===== Source material
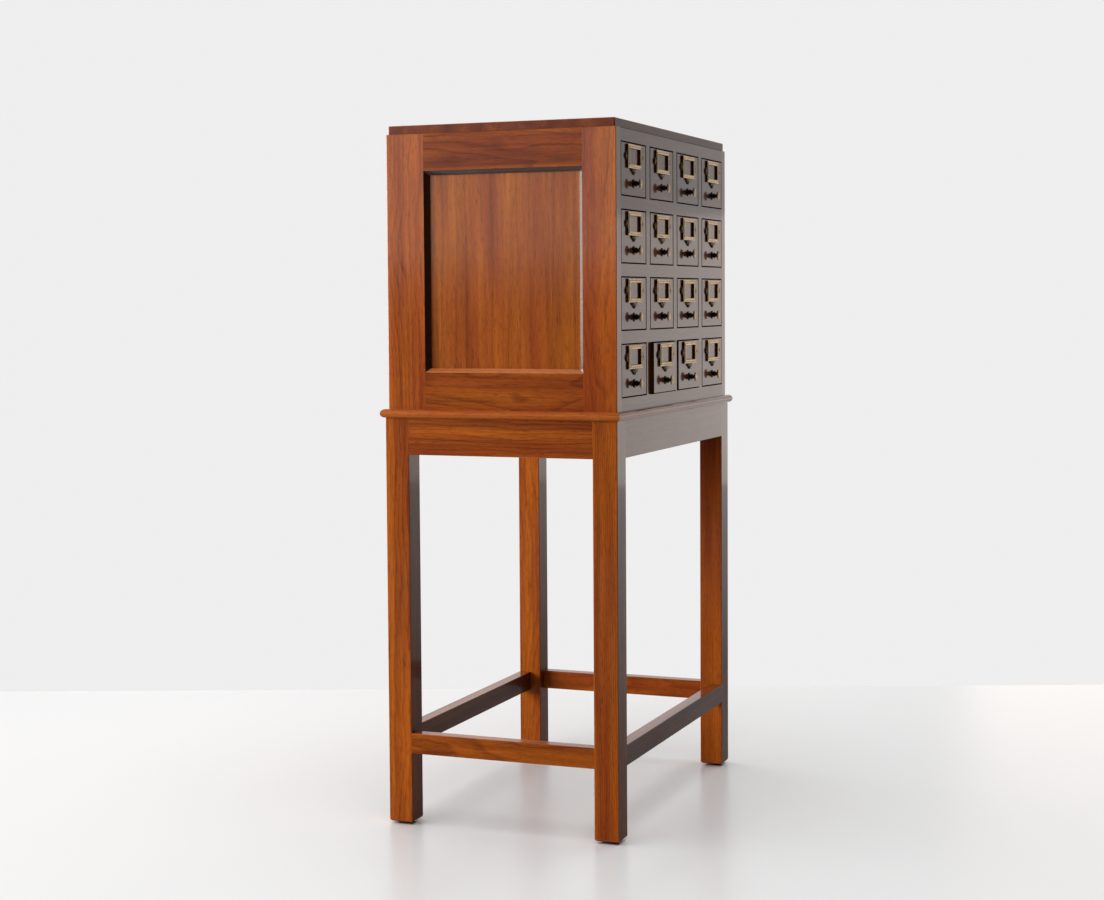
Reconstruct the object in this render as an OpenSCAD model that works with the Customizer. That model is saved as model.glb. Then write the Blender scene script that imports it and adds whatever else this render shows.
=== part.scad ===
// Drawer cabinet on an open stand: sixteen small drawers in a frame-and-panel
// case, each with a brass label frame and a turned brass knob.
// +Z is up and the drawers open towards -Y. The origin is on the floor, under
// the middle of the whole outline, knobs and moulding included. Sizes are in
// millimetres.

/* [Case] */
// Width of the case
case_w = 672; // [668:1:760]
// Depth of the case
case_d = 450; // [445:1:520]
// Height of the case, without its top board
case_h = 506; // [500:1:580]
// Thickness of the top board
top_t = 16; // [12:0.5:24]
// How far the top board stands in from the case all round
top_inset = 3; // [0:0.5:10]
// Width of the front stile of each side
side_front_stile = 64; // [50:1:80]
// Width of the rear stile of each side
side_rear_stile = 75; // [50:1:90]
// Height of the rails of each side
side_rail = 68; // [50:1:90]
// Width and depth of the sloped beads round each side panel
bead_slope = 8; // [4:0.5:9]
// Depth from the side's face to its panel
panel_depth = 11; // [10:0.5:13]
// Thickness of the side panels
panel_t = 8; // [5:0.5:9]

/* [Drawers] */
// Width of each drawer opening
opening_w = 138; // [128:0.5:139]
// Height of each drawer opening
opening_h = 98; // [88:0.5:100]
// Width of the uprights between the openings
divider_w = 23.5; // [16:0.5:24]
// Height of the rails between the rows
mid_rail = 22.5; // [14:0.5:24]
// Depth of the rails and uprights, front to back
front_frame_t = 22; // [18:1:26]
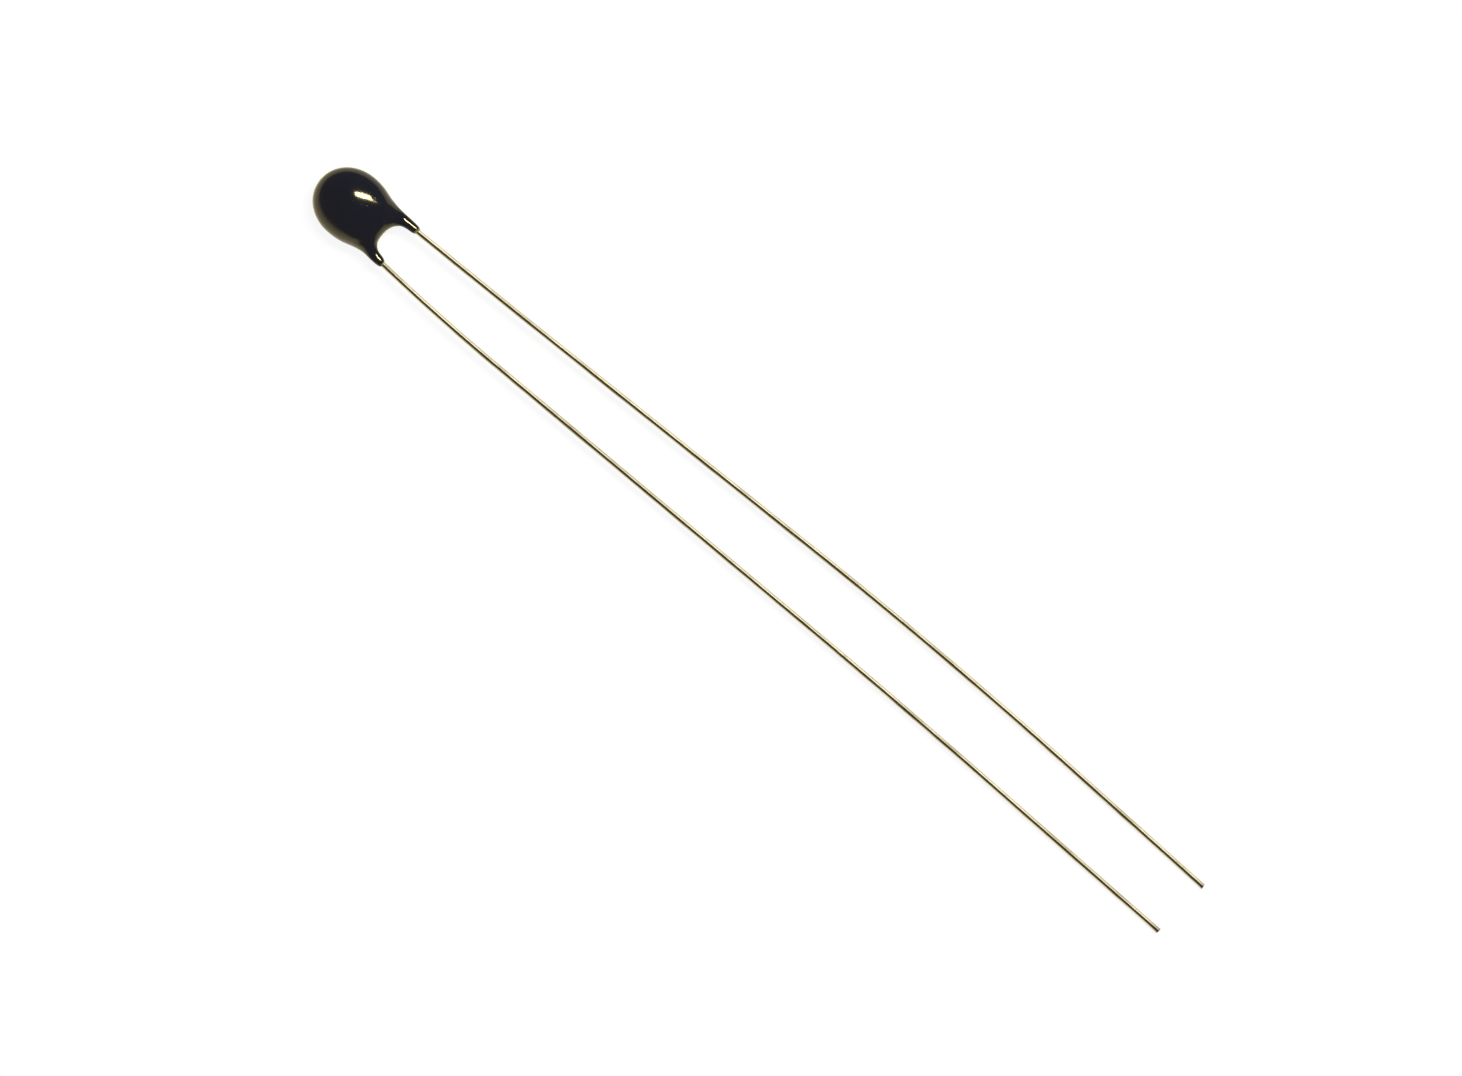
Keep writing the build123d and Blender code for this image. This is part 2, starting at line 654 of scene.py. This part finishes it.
==========
> [Instruction] Identify and copy the lines holding the word "part".

> [In response]
=== part.scad ===
Keep writing the build123d and Blender code for this image. This is part 2, starting at line 654 of scene.py. This part finishes it.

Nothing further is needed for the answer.